Stored data:
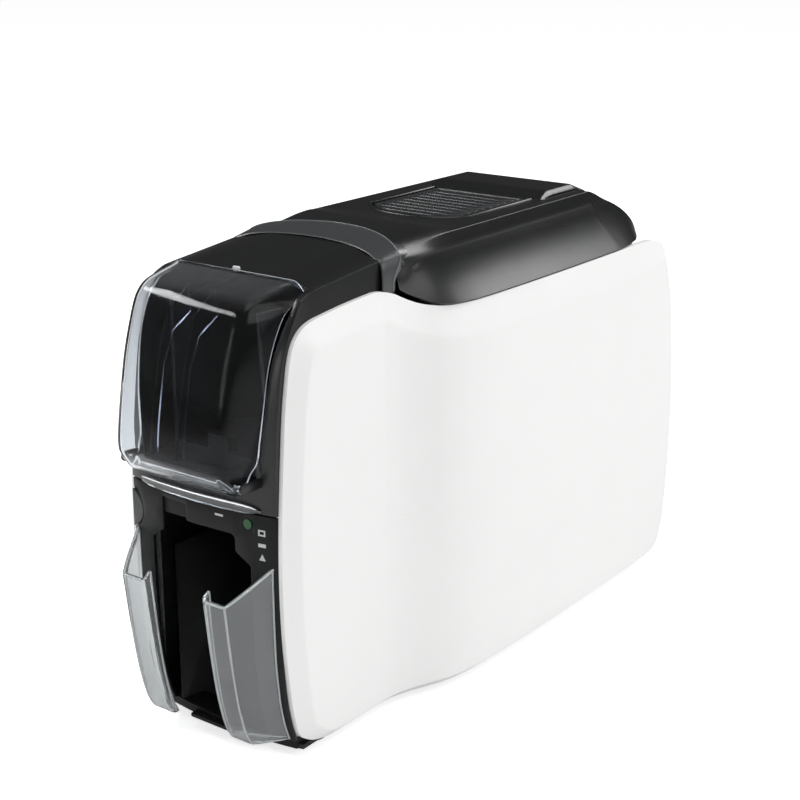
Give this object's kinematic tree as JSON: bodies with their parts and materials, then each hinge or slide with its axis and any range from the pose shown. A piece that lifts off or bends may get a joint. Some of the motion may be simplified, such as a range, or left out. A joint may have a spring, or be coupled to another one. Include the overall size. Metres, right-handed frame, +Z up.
--
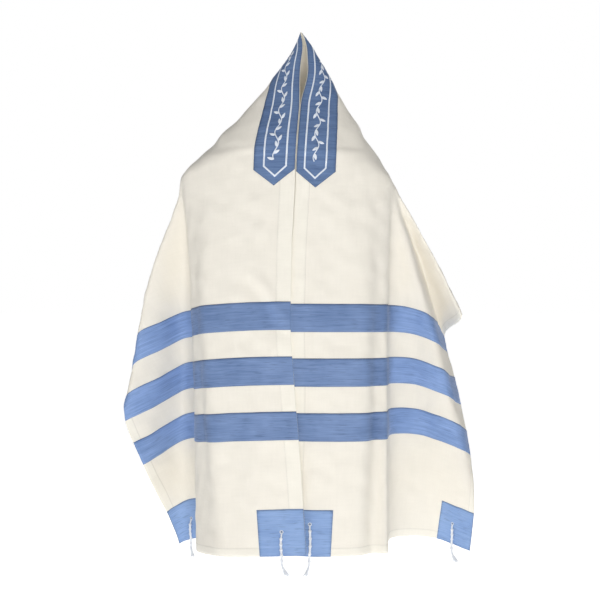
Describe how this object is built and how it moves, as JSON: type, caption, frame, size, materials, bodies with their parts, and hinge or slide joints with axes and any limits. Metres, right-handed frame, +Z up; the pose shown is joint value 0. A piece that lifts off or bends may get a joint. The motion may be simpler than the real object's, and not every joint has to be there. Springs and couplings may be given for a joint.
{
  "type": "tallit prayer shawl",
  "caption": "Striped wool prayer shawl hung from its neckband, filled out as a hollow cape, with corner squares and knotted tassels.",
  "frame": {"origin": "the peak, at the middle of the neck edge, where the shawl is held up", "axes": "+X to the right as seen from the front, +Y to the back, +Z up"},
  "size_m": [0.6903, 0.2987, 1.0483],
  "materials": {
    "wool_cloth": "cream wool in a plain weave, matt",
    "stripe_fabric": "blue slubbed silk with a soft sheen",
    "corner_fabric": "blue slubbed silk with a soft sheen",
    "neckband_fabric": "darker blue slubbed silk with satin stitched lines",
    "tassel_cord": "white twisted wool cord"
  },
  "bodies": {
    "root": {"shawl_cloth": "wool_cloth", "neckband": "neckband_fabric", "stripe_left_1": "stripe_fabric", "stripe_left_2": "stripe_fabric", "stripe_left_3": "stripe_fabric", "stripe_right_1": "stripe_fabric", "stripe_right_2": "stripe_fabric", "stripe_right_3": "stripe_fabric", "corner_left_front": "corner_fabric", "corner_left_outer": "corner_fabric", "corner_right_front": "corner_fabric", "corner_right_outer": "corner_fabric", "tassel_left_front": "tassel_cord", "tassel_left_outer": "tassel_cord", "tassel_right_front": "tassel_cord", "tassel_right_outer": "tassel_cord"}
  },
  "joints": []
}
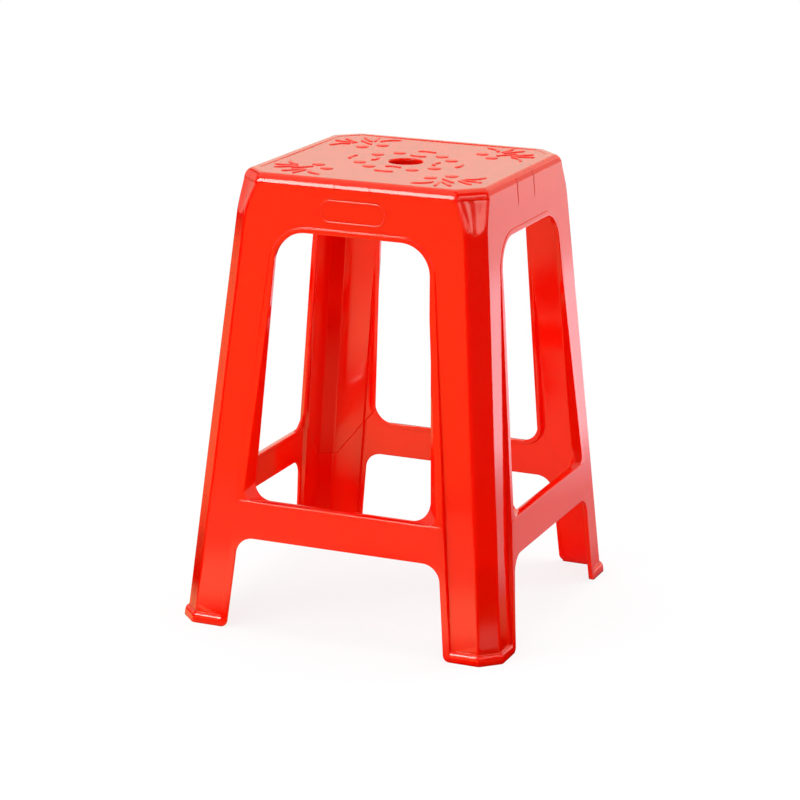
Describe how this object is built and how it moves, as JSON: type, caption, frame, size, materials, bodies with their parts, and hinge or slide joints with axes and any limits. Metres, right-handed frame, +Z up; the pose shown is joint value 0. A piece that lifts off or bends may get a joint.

Instructions to follow:
How many of the lines in the listing above hold the word "materials"? Report only that figure.

Answer for the task:
4